Annotated Bibliography of six sources separately
For this class, you will be writing Annotated Bibliography entries for research sources found for Essays #2: Argument Essay and #3: Proposal and Solutions Essay. You will be submitting two Annotated Bibliography entries to me for each assignment due date. This means you will need to research, read, and evaluate two sources every week, and write an Annotated Bibliography listing for that source, which you will then submit to me. Your submissions should include/do the following for each source:
- A correct MLA bibliographic citation for EACH SOURCE (as would appear on a works cited page in a formal essay).
- A brief 3-4 sentence summary of the source, including the thesis and conclusions the author draws. I do mean BRIEF here: summaries are what the source is about or what the author attempts to communicate in the writing, but do not contain a lot of specific details.
- An evaluation paragraph of 5-8 sentences that indicate the value this source might have – or not have, as the case might be – to one of your formal essay assignments, and why. How do you see the source helping you in one of your formal essay projects? If you ultimately determine the essay is not helpful, what about the source is not useful? To put it another way, think of this paragraph as an extension of the Rhetorical Analysis essay earlier this semester, think of this paragraph as attempting to answer the “why” and “how” of the source.
- Identify and provide three quotes from the text that you feel may be useful, either to help substantiate a point you are trying to make in one of your essay projects or that you think could be used to help build a counter argument/claim. Be selective with your quotes.
Essay topic proposal separately
The purpose of this Topic Proposal is to help you get a feeling for what you are going to write about. Please note, you are not required to use everything you write here in your final essay. Remember, writing is a process, and things will change over time. But the more work you put into your essay in these prewriting stages, the better your final essay will be. You will note that I am asking for more solutions/counter arguments here than I am asking for in the essay assignment. This is to give you plenty of ideas and information to draw from as you write your essay.
What problem are you writing about?
Why did you choose this subject?
Write for around ten minutes about the problem you have chosen to analyze, noting everything you know about it (focusing on proving it is a problem).
Write down all the things you can think of that could be solutions to your problem. Also, next to each potential solution, explain why you think it is real and important.

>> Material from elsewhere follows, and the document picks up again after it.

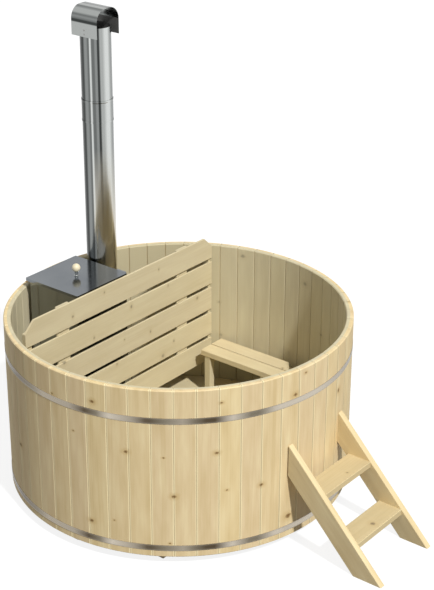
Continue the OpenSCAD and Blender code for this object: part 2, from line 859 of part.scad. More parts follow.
// Flanged drain with a flared seat for the plug, and a tail for a hose
module drain_fitting() {
    shank = -floor_t - locknut_t;
    low = shank - drain_tail_l;
    color("#A5A7A8")
    at_drain() rotate_extrude() polygon([
        [drain_r, low], [drain_tail_r, low], [drain_tail_r, shank], [drain_shank_r, shank],
        [drain_shank_r, 0], [drain_flange_r, 0],
        [drain_flange_r, flange_t / 2], [drain_flange_r - flange_t, flange_t],
        [drain_r + seat_flare, flange_t], [drain_r, flange_t - seat_depth]
    ]);
}

module drain_locknut() {
    color("#8E9194")
    at_drain() translate([0, 0, -floor_t - locknut_t])
        difference() {
            cylinder(r = locknut_r, h = locknut_t, $fn = 6);
            translate([0, 0, -over]) cylinder(r = drain_shank_r + fit, h = locknut_t + 2 * over);
        }
}

// Rubber plug with a waisted grip
module drain_plug() {
    low = flange_t - 2 * seat_depth;
    wide = drain_r + seat_flare - fit;
    top = flange_t + plug_grip_h;
    soft = plug_neck_r / 2;
    color("#33302C")
    at_drain() rotate_extrude() polygon([
        [0, low], [drain_r - fit - soft, low], [drain_r - fit, low + soft],
        [drain_r - fit, flange_t - seat_depth], [wide, flange_t], [wide, flange_t + soft],
        [plug_neck_r + soft, flange_t + 2 * soft],
        [plug_neck_r, flange_t + 3 * soft], [plug_neck_r, top - 4 * soft], [plug_grip_r, top - 2 * soft],
        [plug_grip_r, top - soft], [plug_grip_r - soft, top], [0, top]
    ]);
}

staves(0);  // staves_01
staves(1);  // staves_02
staves(2);  // staves_03
staves(3);  // staves_04
staves(4);  // staves_05
staves(5);  // staves_06
staves(6);  // staves_07
staves(7);  // staves_08
staves(8);  // staves_09
staves(9);  // staves_10
staves(10);  // staves_11
staves(11);  // staves_12
staves(12);  // staves_13
floor_boards();
beam(-beam_pitch);  // beam_stove_side
beam(0);  // beam_middle
beam(beam_pitch);  // beam_steps_side
hoop(hoop_high_z);  // upper_hoop
hoop(hoop_low_z);  // lower_hoop
hoop_lugs();
hoop_bolts();
hoop_nuts();
stove_body();
stove_flue_box();
stove_runners();
stove_bolts();
fire_grate();
flue_collar();
stove_lid();
lid_stem();
lid_knob();
lid_nut();
pipe_lower();
pipe_sleeve();
pipe_upper();
rain_cowl();
cowl_rivets();
fence_slat(0);  // fence_slat_1
fence_slat(1);  // fence_slat_2
fence_slat(2);  // fence_slat_3
fence_slat(3);  // fence_slat_4
fence_slat(4);  // fence_slat_5
fence_batten_near();
fence_batten_far();
fence_wall_blocks();
bench_board(bench_front);  // bench_board_front
bench_board(bench_rear - bench_board_w);  // bench_board_rear
bench_bearers();
bench_legs();
bench_wall_ledger();
stringer(-steps_w / 2);  // stringer_near
stringer(steps_w / 2 - board_t);  // stringer_far
tread(tread_low);  // tread_lower
tread(tread_high);  // tread_upper
tread_cleats();
drain_fitting();
drain_locknut();
drain_plug();
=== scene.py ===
"""Wooden hot tub with a wood-fired stove: finishes, fixings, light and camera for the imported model."""

import math
from types import SimpleNamespace

import bpy
from mathutils import Matrix, Vector


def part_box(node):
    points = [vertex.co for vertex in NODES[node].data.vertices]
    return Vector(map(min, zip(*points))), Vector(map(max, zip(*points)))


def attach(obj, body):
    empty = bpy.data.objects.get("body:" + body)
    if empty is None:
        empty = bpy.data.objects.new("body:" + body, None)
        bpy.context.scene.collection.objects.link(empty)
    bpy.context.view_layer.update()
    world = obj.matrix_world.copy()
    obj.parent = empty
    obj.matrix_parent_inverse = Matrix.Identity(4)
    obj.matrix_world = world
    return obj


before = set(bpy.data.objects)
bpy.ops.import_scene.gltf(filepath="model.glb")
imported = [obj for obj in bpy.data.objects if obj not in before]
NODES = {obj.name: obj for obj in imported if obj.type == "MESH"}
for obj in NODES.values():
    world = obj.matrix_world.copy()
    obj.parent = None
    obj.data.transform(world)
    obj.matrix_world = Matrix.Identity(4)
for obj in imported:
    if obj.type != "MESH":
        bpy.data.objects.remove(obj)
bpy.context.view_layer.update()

bl_info = {
    "name": "Wooden hot tub",
    "version": (1, 0, 0),
    "blender": (4, 5, 0),
    "location": "3D View > Sidebar > Hot tub",
    "description": "Finishes, fixings, light and camera for a wooden hot tub with a stove",
    "category": "Object",
}

MM = 0.001

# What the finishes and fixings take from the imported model, in metres and degrees
TUB_R = 1.0
STAVE_COUNT = 52
STAVE_STEP = 2 * math.pi * TUB_R / STAVE_COUNT
STAVE_T = 42 * MM
EASED = 6.5 * MM
FLOOR_BOARDS = 15
BEAM_STEP = 0.487
STEP_ANGLE = 46.0
TREAD_TOP = 0.41
CLEAT = 28 * MM
PIPE_LOW, PIPE_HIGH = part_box("pipe_lower")
PIPE_X, PIPE_Y = (PIPE_LOW.x + PIPE_HIGH.x) / 2, (PIPE_LOW.y + PIPE_HIGH.y) / 2
PIPE_R = (PIPE_HIGH.x - PIPE_LOW.x) / 2
COWL_LOW, COWL_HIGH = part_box("rain_cowl")
COWL_HALF = (COWL_HIGH.y - COWL_LOW.y) / 2
COWL_SPRING = COWL_HIGH.z - COWL_HALF

# Bands that set apart the timbers of one material: a band's width, and where the first one starts
BATTEN_BAND = (0.35, -0.3)
LEG_BAND = (0.4, -0.5)
STRINGER_BAND = (0.3, -0.6)
TREAD_BAND = (0.2167, 1.0)
SLAT_LEAD = 7 * MM
# How far a board's chances shift its pattern in depth and along it, and its growth rings in years
DEEP_SHIFT, FAR_SHIFT, YEAR_SHIFT = 7.0, 5.0, 17.0

# Knots: their sizes, how far apart they lie, and how they are drawn
KNOT_MIN, KNOT_MAX = 4 * MM, 11 * MM
KNOT_STRETCH = 1.35
KNOT_CROWDING = 0.7
KNOTLESS_SHARE = 0.45
BOARD_SHIFT = 5.3
RAGGED_SIZE = 100 * MM / 11
RAGGED_RADII = 1.6
NOWHERE = 50.0
RING_PUSH = 10 * MM

# Growth rings: the pith's depth behind the face and its reach across the board, and how the rings bend
PITH_NEAR, PITH_FAR = 50 * MM, 130 * MM
PITH_SHARE = 0.55
LATE_POWER = 2.5
WANDER = 30 * MM
WANDER_SIZE = 1000 * MM / 6
CLOUD_SIZE = 1000 * MM / 18

# Seams of the staves: how soft the eased edge ends, and the half widths of the painted shade line, outer and
# inner
EASED_SOFT = 1.0 * MM
SEAM_OUTER, SEAM_INNER = 1.9 * MM, 0.9 * MM

# Painted shade inside the tub: heights of the dark low band and azimuths of the dark far side; and heights
# of the pipe's pale foot
DAMP_TOP, DAMP_FULL = 0.42, 0.33
TAN_START, TAN_FULL = math.radians(107), math.radians(122)
MARK_SHARE = 0.75
DULL_TOP, DULL_FULL = 1.85, 1.35
MATT_ROUGHNESS = 0.35
# Painted highlight of the hoops' rolled edges: where it begins off the strap's middle and where it is full
STRAP_MIDDLE, STRAP_EDGE = 8 * MM, 16 * MM

# How deep under its outer face a sheet's inside begins, for the soot
PIPE_SKIN, COWL_SKIN = 0.4 * MM, 0.7 * MM

# Stretches of the wall with measured knots only: middle and half width in degrees
QUIET_OUTSIDE, QUIET_INSIDE = (-60, 58), (92, 33)

# Places of the screws, as shares of the board that they hold
SLAT_SCREW_SHARES = (0.25, 0.75)
BENCH_SCREW_SHARES = (0.6, 0.8)
TREAD_SCREW_SHARES = (0.3, 0.7)
# Screw heads: sides, the bevel's share of their height, and the Z of a normal that counts as up
HEAD_SIDES = 24
BEVEL_SHARE = 0.3
UPWARD = 0.99
SMOOTH_ANGLE = math.radians(35)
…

- Counterarguments and Refutes
List possible counterarguments your readers might have to your proposed solutions. Next to each counterargument, explain how you would refute it in your essay.
- Best Possible Solution
Now that you have explored several solutions and counterargument, choose what you believe to be the best possible solution to your problem. Then explain why you believe it is the best possible solution.
- Audience Consideration
Who is your target audience? (Remember, the purpose of an essay like this is to propose a solution to a problem, so your audience is most likely the person or people who can put your solution into action)
How did you decide who your target audience is?
What, if anything, does your target audience already know about your topic before they read your essay? What attitudes does your audience have about your topic? Do they know the problem you are writing about exists, or do you need to inform them? Do they know it exists, but do not believe it is a problem and need to be convinced?